Edit

Optimize Lakehouse tables based on health checks

Applies to: ✅ SQL analytics endpoint in Microsoft Fabric

In this tutorial, you learn how to build a Microsoft Fabric Pipeline to perform intelligent table maintenance.

This solution calls the sys.sp_get_table_health_metrics T-SQL stored procedure on the Lakehouse SQL analytics endpoint, evaluates the result, and runs OPTIMIZE only when the table actually needs maintenance. This "check-then-act" pattern prevents unnecessary compute spend on healthy tables while ensuring degraded tables are maintained automatically.

Why maintenance is necessary

Lakehouse tables can accumulate too many small Parquet files over time, which hurts query performance on the SQL analytics endpoint.
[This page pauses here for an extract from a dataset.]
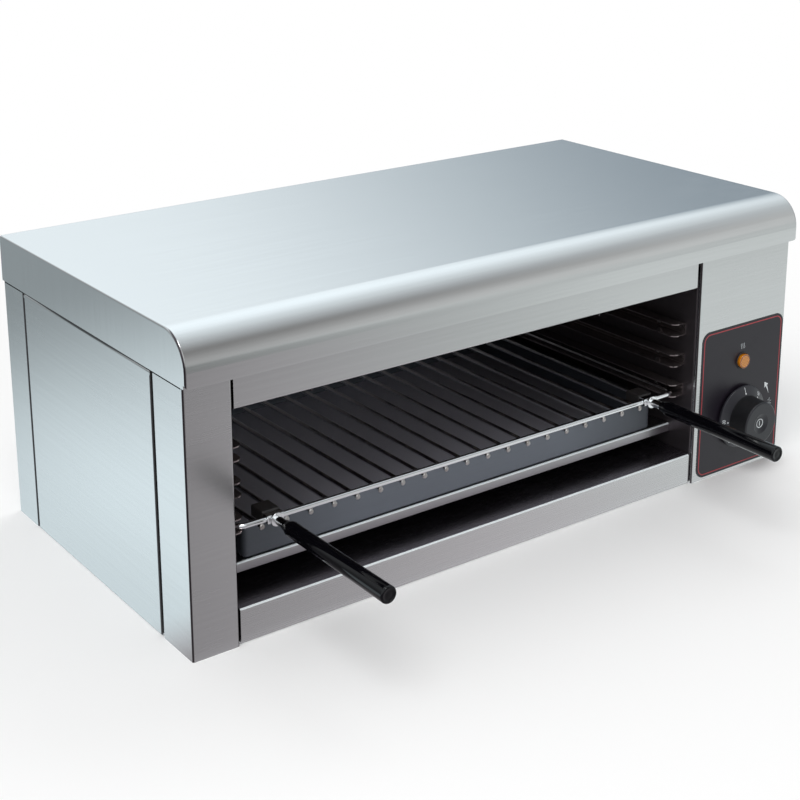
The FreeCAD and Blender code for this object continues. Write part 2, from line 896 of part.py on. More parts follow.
def make_hanger(x):
    """A hanger under the ceiling, with a hole for every leg of the elements."""
    y_from = front + element_depths[0] - element_half_span - hanger_margin
    y_to = front + element_depths[-1] + element_half_span + hanger_margin
    line = [
        Vector(x, y_from, hanger_bottom),
        Vector(x, y_from, ceiling_underside),
        Vector(x - hanger_flange, y_from, ceiling_underside),
    ]
    hanger = folded_sheet(line, -north, north * (y_to - y_from), hanger_thickness)
    cutters = []
    for depth in element_depths:
        for y in element_legs(depth):
            start = Vector(x - 2 * overrun, y, element_height)
            cutters.append(bar(start, east, 3 * overrun, element_radius + hanger_clearance))
    return hanger.cut(cutters)


# Thermostat and sensor

def bracket_screw_places():
    """The two screws of the thermostat's bracket, in X."""
    return (knob_axis_x - bracket_screw_offset, knob_axis_x + bracket_screw_offset)


def thermostat_shaft(radius, flat_gap):
    """The shaft with its flat, or a larger copy of it that cuts its seat in the knob."""
    y_from = front - shaft_reach
    y_to = bracket_back + shaft_engagement
    shaft = bar(Vector(knob_axis_x, y_from, knob_height), north, y_to - y_from, radius)
    flat_z = knob_height + shaft_radius - shaft_flat + flat_gap
    x_span = (knob_axis_x - 2 * radius, knob_axis_x + 2 * radius)
    flat = box(x_span, (y_from - overrun, knob_back), (flat_z, knob_height + 2 * radius))
    return shaft.cut(flat)


def make_thermostat():
    """The thermostat: bracket, case and the bush that its shaft turns in."""
    x = knob_axis_x
    bracket = box((x - bracket_half_width, x + bracket_half_width), (panel_inside, bracket_back),
                  (knob_height - bracket_half_height, knob_height + bracket_half_height))
    case = box((x - thermostat_half_width, x + thermostat_half_width),
               (bracket_back, bracket_back + thermostat_depth),
               (knob_height - thermostat_half_height, knob_height + thermostat_half_height))
    bush = bar(Vector(x, front, knob_height), north, sheet * 2, bush_radius)
    body = fuse_all([bracket, case, bush])
    cutters = [bar(Vector(x, front - overrun, knob_height), north,
                   bracket_back + shaft_engagement + shaft_clearance - front + overrun,
                   shaft_radius + shaft_clearance)]
    for screw_x in bracket_screw_places():
        cutters.append(bar(Vector(screw_x, front, knob_height), north, screw_length, screw_radius))
    return body.cut(cutters)


def make_thermostat_screws():
    """The two screws that hold the bracket, with their heads under the knob."""
    screws = []
    for x in bracket_screw_places():
        head = bar(Vector(x, front, knob_height), -north, screw_head_height, screw_head_radius)
        shank = bar(Vector(x, front, knob_height), north, screw_length, screw_radius)
        screws.append(fuse_all([head, shank]))
    return Part.makeCompound(screws)


def make_bulb():
    """The sensing bulb under the cavity's ceiling."""
    start = Vector(bulb_end - bulb_length, bulb_y, bulb_level)
    bulb = bar(start, east, bulb_length, bulb_radius)
    return bulb.makeFillet(bulb_radius / 3, bulb.Edges)


def make_bulb_clips():
    """Two clips that hang the bulb from the ceiling."""
    clips = []
    ring_radius = bulb_radius + clip_thickness
    for share in clip_place_shares:
        x = bulb_end - bulb_length * share - clip_width / 2
        ring = bar(Vector(x, bulb_y, bulb_level), east, clip_width, ring_radius)
        tab = box((x, x + clip_width), (bulb_y + bulb_radius, bulb_y + ring_radius),
                  (bulb_level, ceiling_underside))
        clip = fuse_all([ring, tab])
        clips.append(clip.cut(bar(Vector(x - overrun, bulb_y, bulb_level), east,
                                  clip_width + 2 * overrun, bulb_radius)))
    return Part.makeCompound(clips)


def make_capillary():
    """The thin tube from the bulb, through the right wall, down to the thermostat."""
    case_middle = bracket_back + thermostat_depth / 2
    case_top = knob_height + thermostat_half_height
    entry_x = knob_axis_x - capillary_entry
    points = [
        Vector(bulb_end, bulb_y, bulb_level),
        Vector(cavity_right + capillary_run, bulb_y, bulb_level),
        Vector(entry_x, case_middle, bulb_level - capillary_fall),
        Vector(entry_x, case_middle, case_top),
    ]
    corners = [(points[0], 0), (points[1], capillary_bend), (points[2], capillary_bend), (points[3], 0)]
    return tube_along(rounded_wire(corners, closed=False), capillary_radius)


def make_knob():
    """The knob: a sloped skirt, a long hub and a dished face, bored for the shaft's flat."""
    skirt_front = knob_back - skirt_rim
    hub_back = skirt_front - skirt_slope
    face = hub_back - hub_length
    knob = turned([
        (0, knob_back, 0),
        (skirt_radius, knob_back, skirt_rim / 3),
        (skirt_radius, skirt_front, skirt_rim / 3),
        (hub_base_radius, hub_back, 0),
        (hub_radius, face, hub_round),
        (dish_radius, face, 0),
        (dish_radius * dish_ring_share, face + dish_depth * dish_ring_depth_share, 0),
        (0, face + dish_depth, 0),
    ], knob_axis_x, knob_height)
    return knob.cut(thermostat_shaft(shaft_radius + shaft_clearance, shaft_clearance))


# Lamp and label

def make_lens():
    """The round lens of the indicator lamp."""
    y_back = front - label_thickness
    y_rim = y_back - lens_length
    return turned([
        (0, y_back, 0),
        (lens_radius, y_back, 0),
        (lens_radius, y_rim, lens_dome),
        (0, y_rim - lens_dome, 0),
    ], knob_axis_x, lamp_height)


def make_lamp_body():
    """The lamp's threaded stem and case behind the panel, with two tabs."""
    y_from = front - label_thickness
    start = Vector(knob_axis_x, y_from, lamp_height)
    stem = bar(start, north, lamp_stem_length, lamp_stem_radius)
    case_start = Vector(knob_axis_x, y_from + lamp_stem_length, lamp_height)
    case = bar(case_start, north, lamp_body_length, lamp_body_radius)
    tabs = []
    y_end = y_from + lamp_stem_length + lamp_body_length
    for side in (-1, 1):
        x = knob_axis_x + side * lamp_body_radius / 2
        tabs.append(box((x - sheet / 2, x + sheet / 2), (y_end, y_end + 2 * lamp_nut_height),
                        (lamp_height - pin_radius, lamp_height + pin_radius)))
    return fuse_all([stem, case] + tabs)


def make_lamp_nut():
    """The nut that holds the lamp against the inside of the panel."""
    centre = Vector(knob_axis_x, panel_inside, lamp_height)
    return hexagon_bar(centre, north, lamp_nut_radius, lamp_nut_height, lamp_stem_radius)


def make_label():
    """The control label: a thin plate with rounded corners, open round the lamp and the shaft."""
    x_to = right - label_side_margin
    x_from = x_to - label_width
    corners = []
    for x, z in ((x_from, label_bottom), (x_to, label_bottom), (x_to, label_top), (x_from, label_top)):
        corners.append((Vector(x, front - label_thickness, z), label_corner_radius))
    plate = Part.Face(rounded_wire(corners)).extrude(north * label_thickness)
    cutters = []
    for z, radius in ((lamp_height, lamp_stem_radius), (knob_height, label_window_radius)):
        cutters.append(bar(Vector(knob_axis_x, front - overrun, z), north, 2 * overrun, radius))
    return plate.cut(cutters)


# Mains inlet

def make_cable_gland():
    """The gland in the back panel: thread, hexagon and a bored dome."""
    x = right - gland_inset
    seat = Vector(x, back, gland_height)
    hexagon = hexagon_bar(seat, north, gland_hex_radius, gland_hex_height)
    dome = bar(seat, north, gland_hex_height + gland_dome_length, gland_dome_radius)
    rim = [edge for edge in dome.Edges if edge.BoundBox.YMin > back + gland_hex_height]
    dome = dome.makeFillet(gland_dome_radius / 3, rim)
    thread = bar(seat, -north, gland_thread_length, gland_thread_radius)
    bore = bar(Vector(x, back - 4 * overrun, gland_height), north,
               8 * overrun + gland_dome_length, gland_bore_radius)
    return fuse_all([hexagon, dome, thread]).cut(bore)


def make_gland_nut():
    """The gland's locknut inside the back panel."""
    centre = Vector(right - gland_inset, back - sheet, gland_height)
    return hexagon_bar(centre, -north, gland_hex_radius, gland_nut_height, gland_thread_radius)


def make_terminal_block():
    """The terminal block on the base, with a screw well and a wire hole for each pole."""
    x_from = knob_axis_x - terminal_length / 2
    y_from = back - terminal_back_gap - terminal_depth
    top = sheet + terminal_height
    block = box((x_from, x_from + terminal_length), (y_from, y_from + terminal_depth), (sheet, top))
    cutters = []
    pitch = terminal_length / terminal_count
    for index in range(terminal_count):
        x = x_from + pitch * (index + 0.5)
        well = Vector(x, y_from + terminal_depth / 2, top - terminal_screw_depth)
        cutters.append(bar(well, up, 2 * terminal_screw_depth, terminal_hole_radius))
        wire_hole = Vector(x, y_from - overrun, sheet + terminal_height / 3)
        cutters.append(bar(wire_hole, north, terminal_depth + 2 * overrun, terminal_hole_radius))
    return block.cut(cutters)


# Outside screws

def lid_screw_level():
    """The height of the screws through the lid's back skirt."""
    return casing_height - lid_screw_drop


def lid_screw_places():
    """The screws of the lid's back skirt, in X."""
    return spread(left + lid_screw_margin, right - lid_screw_margin, lid_screw_count)


def base_screw_places():
    """The screws along the back panel's foot, in X."""
    return spread(left + lid_screw_margin, right - lid_screw_margin, base_screw_count)


def pan_screw(x, y, z):
    """A pan-head screw from the back, its head on the given plane."""
    head = bar(Vector(x, y, z), north, outside_head_height, outside_head_radius)
    rim = [edge for edge in head.Edges if edge.BoundBox.YMin > y + touching]
    head = head.makeFillet(outside_head_height / 2, rim)
    shank = bar(Vector(x, y, z), -north, screw_length, screw_radius)
    return fuse_all([head, shank])


def make_lid_screws():
    """The screws that hold the lid to the back panel."""
    skirt_face = back + lid_side_reach
    return Part.makeCompound([pan_screw(x, skirt_face, lid_screw_level()) for x in lid_screw_places()])


def make_base_screws():
    """The screws that hold the back panel to the base."""
    return Part.makeCompound([pan_screw(x, back, base_screw_height) for x in base_screw_places()])


def casing_nodes():
    """The casing's sheets."""
    return {
        "lid": make_lid(),
        "left_post": front_column(left, opening_left),
        "control_panel": make_control_panel(),
        "left_side_panel": side_panel(left, 1),
        "right_side_panel": side_panel(right, -1),
        "back_panel": make_back_panel(),
        "upper_front_strip": make_upper_strip(),
        "lower_shelf": make_lower_shelf(),
        "bottom_pan": make_bottom_pan(),
        "lid_screws": make_lid_screws(),
        "base_screws": make_base_screws(),
    }


def cavity_nodes():
    """The cavity's walls, its deck and ceiling, and the runners."""
    nodes = {
        "cavity_left_wall": cavity_side_wall(cavity_left, 1),
        "cavity_right_wall": make_right_wall(),
        "cavity_back_wall": make_cavity_back(),
        "cavity_ceiling": flanged_plate(cavity_ceiling, strip_front + upper_strip_return, lip),
        "cavity_deck": make_deck(),
        "top_insulation": make_insulation(),
        "runner_rivets": make_runner_rivets(),
    }
    for level, bottom in zip(runner_levels, runner_bottoms()):
        nodes["left_runner_" + level] = make_runner(cavity_left, 1, bottom)
        nodes["right_runner_" + level] = make_runner(cavity_right, -1, bottom)
    return nodes


def moving_nodes():
    """The rack with its handles, and the drip tray."""
    nodes = {
        "rack_frame": make_rack_frame(),
        "rack_cross_wires": make_cross_wires(),
        "drip_tray": make_drip_tray(),
    }
    for side, offset in (("left", -handle_offset), ("right", handle_offset)):
        x = cavity_centre + offset
        nodes[side + "_handle_strap"] = handle_strap(x)
        nodes[side + "_handle_block"] = handle_block(x)
        nodes[side + "_handle_stud"] = handle_stud(x)
        nodes[side + "_handle_grip"] = handle_grip(x)
    return nodes


def heating_nodes():
    """The elements, their fixings and the sensor."""
    nodes = {
        "element_nuts": make_element_nuts(),
        "element_terminals": make_element_terminals(),
        "left_element_hanger": make_hanger(cavity_left + hanger_inset),
        "right_element_hanger": make_hanger(cavity_right - hanger_inset),
        "sensing_bulb": make_bulb(),
        "bulb_clips": make_bulb_clips(),
        "sensor_capillary": make_capillary(),
    }
    for name, depth in zip(("front", "middle", "back"), element_depths):
        nodes["heating_element_" + name] = make_element(depth)
    return nodes


def control_nodes():
    """The controls and the mains inlet."""
    return {
        "thermostat_body": make_thermostat(),
        "thermostat_screws": make_thermostat_screws(),
        "thermostat_shaft": thermostat_shaft(shaft_radius, 0),
        "control_knob": make_knob(),
        "indicator_lens": make_lens(),
        "indicator_body": make_lamp_body(),
        "indicator_nut": make_lamp_nut(),
        "control_label": make_label(),
        "cable_gland": make_cable_gland(),
        "gland_locknut": make_gland_nut(),
        "terminal_block": make_terminal_block(),
    }


def main():
    """Build every node and write it as its own STEP file."""
    os.makedirs("parts", exist_ok=True)
    nodes = {}
    for group in (casing_nodes, cavity_nodes, moving_nodes, heating_nodes, control_nodes):
        nodes.update(group())
    for name, shape in nodes.items():
        valid = shape.isValid() and all(solid.isClosed() for solid in shape.Solids)
        if not valid or not shape.Solids:
            print("not a sound solid:", name)
        shape.exportStep(os.path.join("parts", name + ".step"))
    print(len(nodes), "nodes written")


main()
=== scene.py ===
# %% [markdown]
# # A countertop cheese melter
#
# This lesson dresses a kitchen appliance whose solid parts already exist: a folded steel casing, a chromed
# wire rack with two long handles, a drip tray and a control panel. The solids are loaded as a fixed frame.
# Every solid keeps its place, gets a finish of its own, and a few thin details are laid on top.

# %% Load the frame
import json
import math

import bmesh
import bpy
import numpy as np
from mathutils import Matrix, Vector


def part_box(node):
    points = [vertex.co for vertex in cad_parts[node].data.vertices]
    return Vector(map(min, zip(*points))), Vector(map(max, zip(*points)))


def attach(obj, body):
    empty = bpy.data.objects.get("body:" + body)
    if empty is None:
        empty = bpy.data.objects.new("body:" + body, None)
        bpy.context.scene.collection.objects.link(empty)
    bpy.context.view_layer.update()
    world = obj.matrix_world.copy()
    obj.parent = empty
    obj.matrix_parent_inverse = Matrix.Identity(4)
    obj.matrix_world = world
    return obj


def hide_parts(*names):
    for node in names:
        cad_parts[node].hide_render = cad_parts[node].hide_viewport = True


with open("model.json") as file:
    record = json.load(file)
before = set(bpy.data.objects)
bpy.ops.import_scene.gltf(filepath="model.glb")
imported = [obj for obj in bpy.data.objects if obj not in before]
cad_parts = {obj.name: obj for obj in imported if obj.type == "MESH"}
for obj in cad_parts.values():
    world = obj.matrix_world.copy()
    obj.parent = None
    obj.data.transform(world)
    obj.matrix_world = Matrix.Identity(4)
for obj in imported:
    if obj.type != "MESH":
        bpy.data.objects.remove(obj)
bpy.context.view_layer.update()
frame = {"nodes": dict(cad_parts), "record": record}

# %% [markdown]
# ## The camera
#
# A product photographer stands to the left and above the appliance, points the camera a little less steeply
# than the appliance would need, and shifts the lens down, which keeps the upright edges nearly upright. A
# camera object does the same with `shift_y`. The shift stays moderate, so that the appliance is still in the
# picture when the camera is moved round it. The angles are turned into a rotation by hand, so that nothing
# here depends on the picture's size.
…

Rather than running OPTIMIZE on a fixed schedule regardless of table state, this pipeline makes an informed decision: it checks the table's health first, and only triggers optimization when an anomaly is detected.

Prerequisites

Before you begin, make sure you have:

Solution structure

The completed pipeline has this structure:

  1. Script activity: Executes sp_get_table_health_metrics against the target table and returns table-health metrics as structured output.
  2. If Condition activity: Reads PotentialAnomalyType directly from the Script output and checks if it's greater than zero. For more information on the PotentialAnomalyType, see Potential anomaly type codes.
  3. Notebook activity (inside the True branch): Runs OPTIMIZE on the table from a Spark notebook.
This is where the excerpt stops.